**Request:**
Give the count of lines that include the string "three". Add nothing to it.

** start of Material for this exercise **

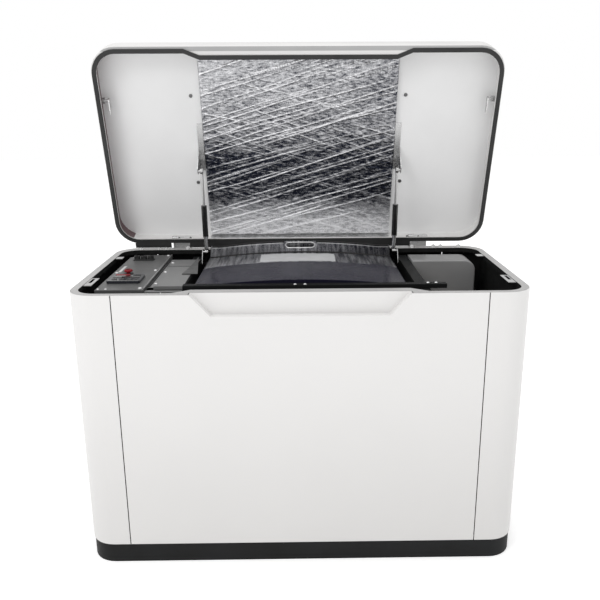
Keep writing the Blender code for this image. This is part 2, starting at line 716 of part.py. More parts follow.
def hinge(name, side, frame):
    """Body leaf with the outer knuckles, lid leaf with the middle knuckle, and their pin."""
    left = side * HINGE_X - HINGE_LENGTH / 2
    right = left + HINGE_LENGTH
    third = HINGE_LENGTH / 3
    face = BACK + GAP
    skin_y = face + HINGE_LEAF_THICKNESS
    reach = HINGE_KNUCKLE_RADIUS * 0.6
    relief = HINGE_KNUCKLE_RADIUS + HINGE_RELIEF
    start = (left - THROUGH, HINGE.y, HINGE.z)
    pin_cut = rod(HINGE_PIN_RADIUS + GAP, start, (1, 0, 0), HINGE_LENGTH + 2 * THROUGH, 20)
    plate = box((left, face, HINGE.z - HINGE_LEAF_HEIGHT), (right, skin_y, HINGE.z - reach))
    low = (left + third - GAP, BACK - THROUGH, HINGE.z - relief)
    gap = box(low, (right - third + GAP, BACK + 2 * THROUGH, HINGE.z))
    ends = [hinge_knuckle(left, left + third - GAP), hinge_knuckle(right - third + GAP, right)]
    solid(f"hinge_body_leaf_{name}", "steel", plate, add=ends, cut=[gap, pin_cut])
    lid_face = LID_BACK + GAP
    plate = box((left, lid_face, HINGE.z + GAP), (right, lid_face + HINGE_LEAF_THICKNESS, LID_TOP - 0.006))
    low = (left - THROUGH, BACK - THROUGH, HINGE.z)
    side_cuts = [
        box(low, (left + third + GAP, BACK + 2 * THROUGH, HINGE.z + relief)),
        box((right - third - GAP, low[1], low[2]), (right + THROUGH, BACK + 2 * THROUGH, HINGE.z + relief)),
    ]
    middle = hinge_knuckle(left + third + GAP, right - third - GAP)
    parts = [in_lid(piece) for piece in side_cuts]
    start = (left - THROUGH, HINGE.y, HINGE.z)
    bore = rod(HINGE_PIN_RADIUS + GAP, start, (1, 0, 0), HINGE_LENGTH + 2 * THROUGH, 20)
    solid(f"hinge_lid_leaf_{name}", "steel", in_lid(plate), add=[in_lid(middle)], cut=[*parts, in_lid(bore)],
          parent=frame)
    head = HINGE_PIN_HEAD
    profile = [(0, -head), (HINGE_KNUCKLE_RADIUS * 0.9, -head), (HINGE_KNUCKLE_RADIUS * 0.9, -GAP)]
    profile += [(HINGE_PIN_RADIUS, -GAP), (HINGE_PIN_RADIUS, HINGE_LENGTH + head), (0, HINGE_LENGTH + head)]
    solid(f"hinge_pin_{name}", "steel", turned(profile, (left, HINGE.y, HINGE.z), (1, 0, 0), 20), smooth=True)


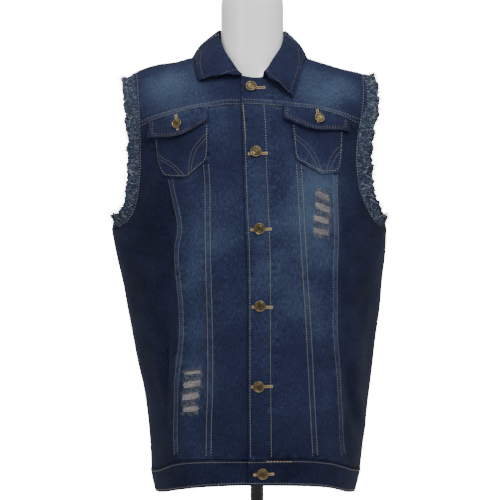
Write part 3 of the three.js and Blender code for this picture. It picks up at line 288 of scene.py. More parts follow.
# Small creases: from one point to another in mm on the front or back, half width and depth
CREASES = table(
    "face x1 z1 x2 z2 wide deep",
    ("front", -144, 722, -130, 630, 8, 6.0),
    ("front", -134, 640, -136, 545, 8, 5.4),
    ("front", -130, 556, -127, 440, 8, 4.0),
    ("front", -108, 668, -111, 596, 6, 1.8),
    ("front", -222, 626, -140, 592, 10, 6.5),
    ("front", -210, 590, -150, 556, 14, -3.5),
    ("front", -198, 532, -146, 512, 10, 4.2),
    ("front", -56, 592, -20, 612, 4, 1.7),
    ("front", -150, 780, -184, 694, 9, 4.0),
    ("front", 133, 712, 137, 600, 7, 4.4),
    ("front", 132, 606, 133, 470, 7, 3.6),
    ("front", 196, 618, 142, 584, 9, 4.6),
    ("front", 86, 590, 112, 604, 5, 1.6),
    ("front", 96, 566, 64, 552, 5, 1.3),
    ("front", -60, 330, -26, 318, 6, 1.5),
    ("front", 16, 628, 44, 612, 6, 1.2),
    ("front", 20, 640, 52, 634, 5, -0.9),
    ("front", 22, 318, 62, 308, 6, 1.6),
    ("front", 24, 302, 70, 300, 4, -1.0),
    ("front", 136, 430, 160, 320, 9, 4.4),
    ("front", 150, 410, 178, 300, 8, -2.6),
    ("front", -190, 480, -148, 468, 8, 3.0),
    ("front", -178, 570, -150, 500, 8, 1.6),
    ("front", -172, 440, -142, 330, 9, 4.0),
    ("front", 188, 560, 150, 500, 10, 3.4),
    ("front", -90, 352, -120, 330, 6, 1.2),
    ("back", -60, 700, 40, 716, 12, 1.6),
    ("back", -110, 600, -60, 560, 9, 2.0),
    ("back", 100, 610, 48, 570, 9, 2.0),
    ("back", -40, 360, 30, 350, 8, 1.6),
    ("back", -130, 420, -110, 320, 9, 2.0),
    ("back", 118, 430, 96, 320, 9, 2.0),
)


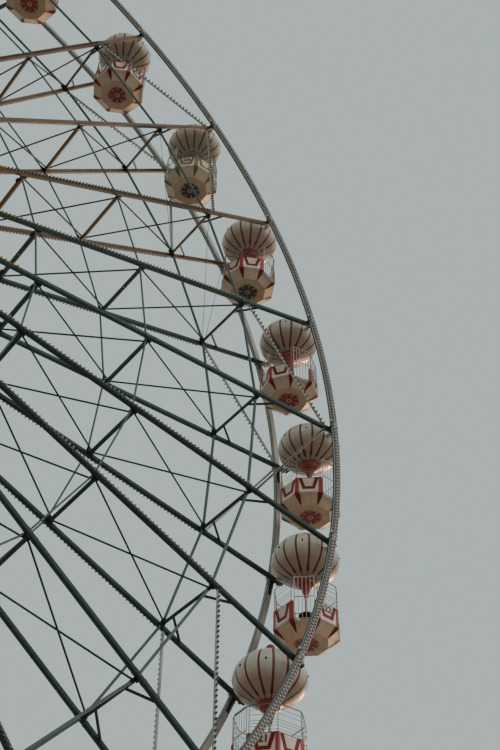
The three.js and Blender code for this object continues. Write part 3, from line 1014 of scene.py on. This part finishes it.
# The hub and its towers
def flange_parts(shape, sign, phase):
    """One flange of the hub, with its boss, its gussets and its bolts."""
    facing = BACK * sign
    axes = axes_at(HUB, facing, RIGHT)
    inner, outer = FACE_Y - FLANGE_WIDTH / 2, FACE_Y + FLANGE_WIDTH / 2
    rim = FLANGE_RADIUS
    disc = [(DRUM_RADIUS, inner), (rim - 0.04, inner), (rim - 0.012, inner), (rim, inner + 0.012),
            (rim, inner + 0.03), (rim, outer - 0.03), (rim, outer - 0.012), (rim - 0.012, outer),
            (rim - 0.04, outer), (BOSS[1][0], outer)]
    shape.lathe(disc, axes, COUNT, "steel", phase * sign)
    shape.lathe([(radius, outer + height) for radius, height in BOSS], axes, 48, "steel")
    for index in range(COUNT):
        shape.bolt(wheel_point(FLANGE_BOLTS, index, sign * outer), facing, 0.02)
    for index in range(0, COUNT, 3):
        out, across = along_spoke(index + 1.5), across_spoke(index + 1.5)
        web = Matrix((out, facing, across)).transposed().to_4x4()
        outline = [(0.35, outer), (0.7, outer), (0.7, outer + 0.012), (0.36, outer + 0.085)]
        shape.plate(outline, Matrix.Translation(HUB - across * 0.009) @ web, 0.018, "steel")
        shape.bolt(HUB + out * 0.315 + facing * (outer + 0.09), facing, 0.016)


def hub_shape():
    """The hub: two flanges that carry the spokes, a ribbed drum between them and the shaft through all."""
    shape = Shape()
    for sign in (-1, 1):
        flange_parts(shape, sign, 0.5 - FIRST_ANGLE / STEP)
    axes = axes_at(HUB, BACK, RIGHT)
    drum, end = DRUM_RADIUS, FACE_Y - FLANGE_WIDTH / 2
    shape.lathe([(drum, -end), (drum, end)], axes, 48, "steel")
    for y in (-0.45, 0.45):
        ring = [(drum, y - 0.02), (0.47, y - 0.02), (0.475, y), (0.47, y + 0.02), (drum, y + 0.02)]
        shape.lathe(ring, axes, 48, "steel")
    for index in range(0, COUNT, 3):
        out = along_spoke(index + 1.5)
        ends = (HUB + out * 0.45 + BACK * y for y in (-end, end))
        shape.bar(*ends, rectangle(0.1, 0.02, 0.004), out, "steel")
    tip = BEARING["y"] + BEARING["width"] / 2 - 0.012
    core = SHAFT_RADIUS - 0.02
    half = [(SHAFT_RADIUS, tip - 0.02), (core, tip), (0, tip)]
    shape.lathe([(radius, -y) for radius, y in half[::-1]] + half, axes, 48, "zinc")
    return shape


def bearing_shape(sign):
    """A split bearing block with its cap bolts and the cover over the shaft's end."""
    shape = Shape()
    place = HUB + BACK * sign * BEARING["y"]
    length, width, height = BEARING["length"], BEARING["width"], BEARING["height"]
    for hand, cut, chamfer in ((-1, 0.0, 0.015), (1, 0.2, 0.03)):
        block = Matrix.Translation(place + UP * hand * (height / 4 + 0.004))
        shape.box(block, length - cut, width, height / 2 - 0.008, "steel", chamfer)
    shape.box(Matrix.Translation(place), length - 0.22, width - 0.02, 0.03, "fitting")
    face = width / 2
    for side in (-1, 1):
        facing = BACK * side
        axes = axes_at(place, facing, RIGHT)
        collar = [(0.33, face), (0.33, face + 0.012), (0.32, face + 0.02), (0.216, face + 0.02)]
        shape.lathe(collar, axes, 40, "steel")
        if side == sign:
            shape.lathe([(0.25, face + 0.02), (0.25, face + 0.035), (0.23, face + 0.045), (0, face + 0.045)],
                        axes, 40, "zinc")
        for x, z in circle(8, 0.285, 0.5):
            shape.bolt(place + RIGHT * x + UP * z + facing * (face + 0.02), facing, 0.015)
    for reach, rise, radius in ((0.52, height / 2, 0.032), (0.64, 0, 0.022)):
        for x in (-reach, reach):
            for y in (-0.11, 0.11):
                shape.bolt(place + Vector((x, y, rise)), UP, radius)
    return shape


def leg_shape(side, hand):
    """A box leg from the base to the bearing, with two bolted splices and a foot plate."""
    shape = Shape()
    bottom, top = BEAM["height"], HUB.z - BEARING["height"] / 2
    start = Vector((hand * FOOT["x"], side * FOOT["y"], bottom))
    end = Vector((hand * LEG_TOP_X, side * BEARING["y"], top))
    along = (end - start).normalized()
    rings = []
    for level in (bottom + 0.001, top - 0.001):
        corners = laid(square(LEG_WIDTH, 0.025), axes_at(start, along, BACK))
        rings.append([corner + along * ((level - corner.z) / along.z) for corner in corners])
    shape.loft(rings, "tower")
    for share in (1 / 3, 2 / 3):
        for facing in (-along, along):
            joint = axes_at(start + (end - start) * share + facing * 0.024, facing, BACK)
            shape.box(joint, LEG_WIDTH + 0.14, LEG_WIDTH + 0.14, 0.044, "tower", 0.006)
            for shift in (-0.17, 0, 0.17):
                for edge in (-0.248, 0.248):
                    for x, y in ((shift, edge), (edge, shift)):
                        shape.bolt(joint @ Vector((x, y, 0.022)), facing, 0.016)
    foot = start + UP * 0.018
    shape.box(Matrix.Translation(foot), 0.86, BEAM["width"] - 0.02, 0.034, "tower", 0.006)
    for x in (-0.37, 0.37):
        for y in (-0.19, 0.0, 0.19):
            shape.bolt(foot + Vector((x, y, 0.017)), UP, 0.022)
    return shape


def base_shape():
    """The base: a box beam under each tower and three cross beams bolted between them."""
    shape = Shape()
    height, width = BEAM["height"], BEAM["width"]
    for y in (-FOOT["y"], FOOT["y"]):
        shape.box(Matrix.Translation((0, y, height / 2)), BEAM["length"], width, height, "tower", 0.012)
        for x in (sign * reach for sign in (-1, 1) for reach in BEAM_WEBS):
            for hand in (-1, 1):
                web = Matrix.Translation((x, y + hand * (width / 2 - 0.007), height / 2))
                shape.box(web, 0.02, 0.012, height - 0.08, "tower", 0.002)
    reach = FOOT["y"] - width / 2
    for x in (-FOOT["x"], 0, FOOT["x"]):
        middle = Matrix.Translation((x, 0, height / 2))
        shape.box(middle, BEAM["cross"], 2 * reach, height - 0.01, "tower", 0.012)
        for hand in (-1, 1):
            plate = Vector((x, hand * (reach - 0.02), height / 2))
            shape.box(Matrix.Translation(plate), BEAM["cross"] + 0.2, 0.036, height - 0.04, "tower", 0.005)
            for across in (-0.25, 0.25):
                for rise in (-0.14, 0.0, 0.14):
                    shape.bolt(plate + Vector((across, -hand * 0.018, rise)), BACK * -hand, 0.02)
    return shape


def big_pieces():
    """The pieces of the wheel and the towers: name, shape, body, slot and the nodes that it replaces."""
    for number in range(SECTORS):
        nodes = [f"{side}_spokes_{number + 1}" for side in ("front", "rear")]
        yield f"lattice_{number + 1}", sector_shape(number), "wheel", "wheel_steel", nodes
        yield f"spoke_lamps_{number + 1}", lamp_shape(number), "wheel", "wheel_steel", []
    yield "hub_dressed", hub_shape(), "wheel", "wheel_steel", ["hub"]
    yield "base_frame_dressed", base_shape(), "structure", "tower_paint", ["base_frame"]
    for side, sign in (("front", -1), ("rear", 1)):
        for arc in range(RIM_ARCS):
            node = f"{side}_rim_{arc + 1}"
            yield f"{node}_beam", rim_shape(arc, sign), "wheel", "rim_paint", [node]
            yield f"{node}_lamps", rim_lamp_shape(arc, sign), "wheel", "rim_paint", []
        yield f"{side}_bearing_dressed", bearing_shape(sign), "structure", "wheel_steel", [f"{side}_bearing"]
        for word, hand in (("left", -1), ("right", 1)):
            node = f"{side}_{word}_leg"
            yield f"{node}_dressed", leg_shape(sign, hand), "structure", "tower_paint", [node]


def add_big_pieces():
    for name, shape, body, slot, nodes in big_pieces():
        piece = shape.object(name, PAINTS)
        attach(piece, body)
        if nodes:
            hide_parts(*nodes)


def add_stage():
    mesh = bpy.data.meshes.new("floor")
    corners = ((-1, -1), (1, -1), (1, 1), (-1, 1))
    mesh.from_pydata([(x * FLOOR_REACH, y * FLOOR_REACH, FLOOR_Z) for x, y in corners], [], [[0, 1, 2, 3]])
    mesh.materials.append(floor_material("studio_floor", (460, 455, 440)))
    put(mesh, "floor")
    world = bpy.data.worlds.new("studio")
    bpy.context.scene.world = world
    world.use_nodes = True
    background = world.node_tree.nodes["Background"]
    background.inputs["Color"].default_value = (0.49, 0.59, 0.575, 1)
    background.inputs["Strength"].default_value = 1.0


def add_sun(name, tilt, turn, energy, color, angle):
    light = bpy.data.lights.new(name, "SUN")
    light.energy = energy
    light.color = color
    light.angle = radians(angle)
    put(light, name).rotation_euler = (radians(tilt), 0, radians(turn))


def add_camera():
    data = bpy.data.cameras.new("camera")
    data.sensor_fit = "VERTICAL"
    data.sensor_height = SENSOR_HEIGHT
    data.lens = CAMERA_LENS
    data.clip_end = 500
    camera = put(data, "camera", CAMERA_PLACE)
    turn = Matrix.Rotation(radians(-CAMERA_AZIMUTH), 3, "Z")
    tilt = Matrix.Rotation(radians(90 + CAMERA_PITCH), 3, "X")
    roll = Matrix.Rotation(radians(CAMERA_ROLL), 3, "Z")
    camera.rotation_euler = (turn @ tilt @ roll).to_euler()
    bpy.context.scene.camera = camera


add_camera()
add_gondolas()
add_big_pieces()
add_stage()
add_sun("key", 62, 25, 0.8, (1.0, 0.95, 0.88), 30)
add_sun("low_warm", 83, 118, 1.9, (1.0, 0.56, 0.28), 8)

** end of Material for this exercise **

**Solution for this exercise:**
3